Start Given data
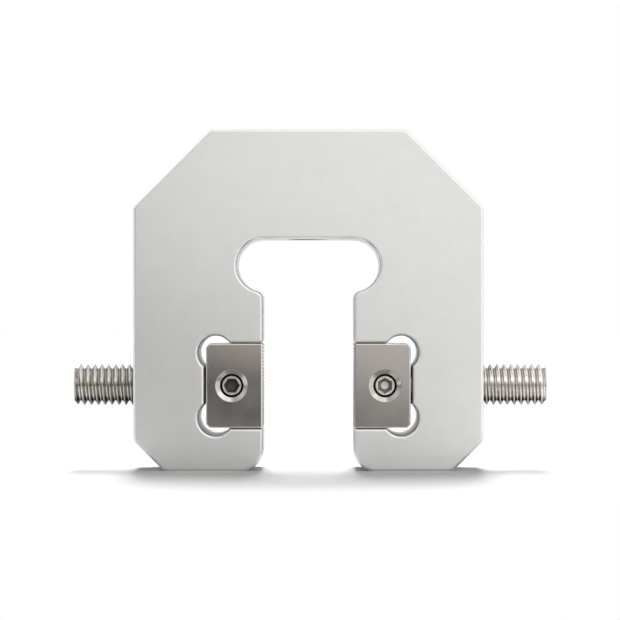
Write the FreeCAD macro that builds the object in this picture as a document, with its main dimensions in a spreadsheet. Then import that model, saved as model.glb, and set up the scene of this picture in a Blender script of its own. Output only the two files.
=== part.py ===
"""Tensile test grip: a C-shaped plate with two screw-driven, cross-cut jaws.

Frame of the part: +Z up, X across the grip, and the front faces -Y. The origin lies in
the plane that the feet stand on, midway between the jaws and midway through the plate.
Lengths are in millimetres and angles in degrees.
"""

import FreeCAD, Part
import math
import os
import re

import Sketcher
from FreeCAD import Placement, Rotation, Vector

DOC = FreeCAD.newDocument("tensile_test_grip")

SIZES = {
    # Plate
    "plate_width": 50.0,
    "plate_height": 48.8,
    "plate_thickness": 15.0,
    "shoulder_cut": 11.0,  # leg of the cut at each top corner
    "shoulder_round": 1.0,  # radius of the corners that those cuts leave
    "foot_cut": 4.4,  # leg of the cut at each outer foot corner
    "foot_round": 1.5,  # radius of the corners that those cuts leave
    "toe_round": 3.0,  # radius of the inner corner of each foot
    "plate_edge_break": 0.28,  # chamfer round the front and back faces
    # T-shaped slot between the legs
    "slot_width": 13.0,
    "bridge_height": 15.6,  # plate left above the slot
    "lobe_radius": 3.8,  # rounded ends of the slot's wide top
    "lobe_offset": 6.45,  # centre of each rounded end from the middle
    "throat_round": 1.2,  # radius where the slot narrows
    # Windows that guide the jaws
    "grip_height": 12.2,  # spindle axis above the feet
    "window_height": 12.2,
    "window_mouth_round": 0.35,  # radius where a window opens into the slot
    "relief_radius": 2.5,  # cutter relief in each outer corner
    "relief_inset_across": 1.6,  # centre of a relief from the end wall
    "relief_inset_up": 1.45,  # centre of a relief from the guide wall
    # Jaws
    "jaw_length": 8.15,  # tips of the knurl to the back face
    "jaw_guide_gap": 0.1,  # clearance above and below a jaw
    "jaw_back_gap": 0.25,  # clearance behind an open jaw
    "jaw_proud": 0.05,  # how far an open jaw stands out of the slot wall
    "jaw_corner_cut": 0.5,  # chamfer on the two back corners
    "jaw_edge_break": 0.15,  # chamfer round the front and back faces
    "knurl_pitch": 0.5,  # nearest whole number of grooves is cut
    "knurl_angle": 90.0,  # included angle of a groove
    "knurl_stock": 0.04,  # face allowance that the grooves take off
    # Spindles
    "spindle_radius": 3.0,  # over the thread
    "spindle_chamfer": 0.6,  # both ends of the threaded length
    "spindle_reach": 9.05,  # outer end beyond the plate, with the neck centred
    "spindle_bore_gap": 0.05,  # radial clearance in the plate
    "spindle_bore_sink": 0.4,  # chamfer at the mouth of each bore
    "journal_radius": 2.25,  # turned inner end
    "journal_gap": 0.06,  # radial clearance in the jaw
    "shoulder_gap": 0.4,  # jaw back to the threaded length, with the neck centred
    "thrust_gap": 0.05,  # tip to the bottom of the jaw's bore
    "neck_radius": 1.5,
    "neck_play": 0.3,  # each side of the screw's point in the neck
    "neck_shift": 0.25,  # how far each spindle sits to the right in that play
    "collar_length": 0.85,  # from the neck to the inner tip
    "drive_across_flats": 3.0,  # hexagon socket in the outer end
    "drive_depth": 3.5,
    # Set screws in the jaws
    "screw_length": 5.0,
    "screw_radius": 1.6,
    "screw_gap": 0.02,  # radial clearance in the tapped hole
    "screw_chamfer": 0.2,  # driven end
    "screw_setback": 4.5,  # screw axis behind the knurl tips
    "screw_sink_radius": 2.3,  # countersink of the tapped hole
    "point_radius": 1.25,
    "point_length": 1.0,
    "point_gap": 0.1,  # point to the bottom of the spindle's neck
    "socket_across_flats": 2.0,
    "socket_depth": 2.0,
    # Hexagon sockets
    "pilot_gap": 0.05,  # drilled wall inside the flats
    # Mounting thread through the bridge
    "mount_radius": 3.0,  # over the thread
    "mount_sink_radius": 3.3,
}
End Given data
## Problem
Copy out the full material exactly as it appears.

## Correct result
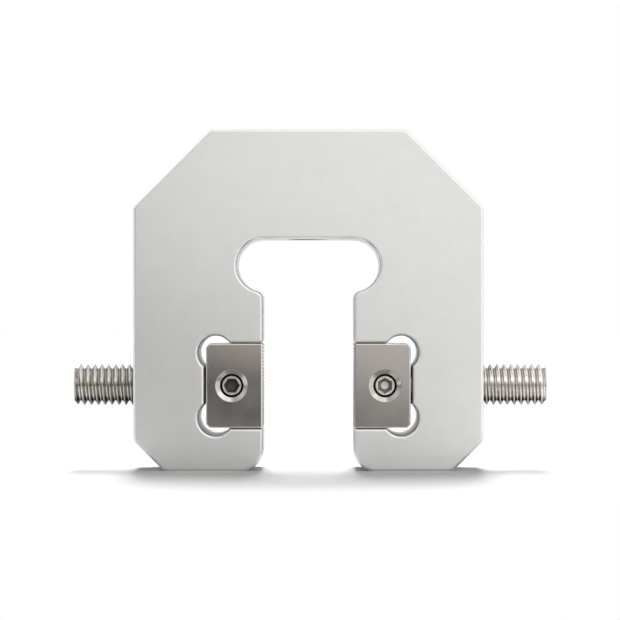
Write the FreeCAD macro that builds the object in this picture as a document, with its main dimensions in a spreadsheet. Then import that model, saved as model.glb, and set up the scene of this picture in a Blender script of its own. Output only the two files.
=== part.py ===
"""Tensile test grip: a C-shaped plate with two screw-driven, cross-cut jaws.

Frame of the part: +Z up, X across the grip, and the front faces -Y. The origin lies in
the plane that the feet stand on, midway between the jaws and midway through the plate.
Lengths are in millimetres and angles in degrees.
"""

import FreeCAD, Part
import math
import os
import re

import Sketcher
from FreeCAD import Placement, Rotation, Vector

DOC = FreeCAD.newDocument("tensile_test_grip")

SIZES = {
    # Plate
    "plate_width": 50.0,
    "plate_height": 48.8,
    "plate_thickness": 15.0,
    "shoulder_cut": 11.0,  # leg of the cut at each top corner
    "shoulder_round": 1.0,  # radius of the corners that those cuts leave
    "foot_cut": 4.4,  # leg of the cut at each outer foot corner
    "foot_round": 1.5,  # radius of the corners that those cuts leave
    "toe_round": 3.0,  # radius of the inner corner of each foot
    "plate_edge_break": 0.28,  # chamfer round the front and back faces
    # T-shaped slot between the legs
    "slot_width": 13.0,
    "bridge_height": 15.6,  # plate left above the slot
    "lobe_radius": 3.8,  # rounded ends of the slot's wide top
    "lobe_offset": 6.45,  # centre of each rounded end from the middle
    "throat_round": 1.2,  # radius where the slot narrows
    # Windows that guide the jaws
    "grip_height": 12.2,  # spindle axis above the feet
    "window_height": 12.2,
    "window_mouth_round": 0.35,  # radius where a window opens into the slot
    "relief_radius": 2.5,  # cutter relief in each outer corner
    "relief_inset_across": 1.6,  # centre of a relief from the end wall
    "relief_inset_up": 1.45,  # centre of a relief from the guide wall
    # Jaws
    "jaw_length": 8.15,  # tips of the knurl to the back face
    "jaw_guide_gap": 0.1,  # clearance above and below a jaw
    "jaw_back_gap": 0.25,  # clearance behind an open jaw
    "jaw_proud": 0.05,  # how far an open jaw stands out of the slot wall
    "jaw_corner_cut": 0.5,  # chamfer on the two back corners
    "jaw_edge_break": 0.15,  # chamfer round the front and back faces
    "knurl_pitch": 0.5,  # nearest whole number of grooves is cut
    "knurl_angle": 90.0,  # included angle of a groove
    "knurl_stock": 0.04,  # face allowance that the grooves take off
    # Spindles
    "spindle_radius": 3.0,  # over the thread
    "spindle_chamfer": 0.6,  # both ends of the threaded length
    "spindle_reach": 9.05,  # outer end beyond the plate, with the neck centred
    "spindle_bore_gap": 0.05,  # radial clearance in the plate
    "spindle_bore_sink": 0.4,  # chamfer at the mouth of each bore
    "journal_radius": 2.25,  # turned inner end
    "journal_gap": 0.06,  # radial clearance in the jaw
    "shoulder_gap": 0.4,  # jaw back to the threaded length, with the neck centred
    "thrust_gap": 0.05,  # tip to the bottom of the jaw's bore
    "neck_radius": 1.5,
    "neck_play": 0.3,  # each side of the screw's point in the neck
    "neck_shift": 0.25,  # how far each spindle sits to the right in that play
    "collar_length": 0.85,  # from the neck to the inner tip
    "drive_across_flats": 3.0,  # hexagon socket in the outer end
    "drive_depth": 3.5,
    # Set screws in the jaws
    "screw_length": 5.0,
    "screw_radius": 1.6,
    "screw_gap": 0.02,  # radial clearance in the tapped hole
    "screw_chamfer": 0.2,  # driven end
    "screw_setback": 4.5,  # screw axis behind the knurl tips
    "screw_sink_radius": 2.3,  # countersink of the tapped hole
    "point_radius": 1.25,
    "point_length": 1.0,
    "point_gap": 0.1,  # point to the bottom of the spindle's neck
    "socket_across_flats": 2.0,
    "socket_depth": 2.0,
    # Hexagon sockets
    "pilot_gap": 0.05,  # drilled wall inside the flats
    # Mounting thread through the bridge
    "mount_radius": 3.0,  # over the thread
    "mount_sink_radius": 3.3,
}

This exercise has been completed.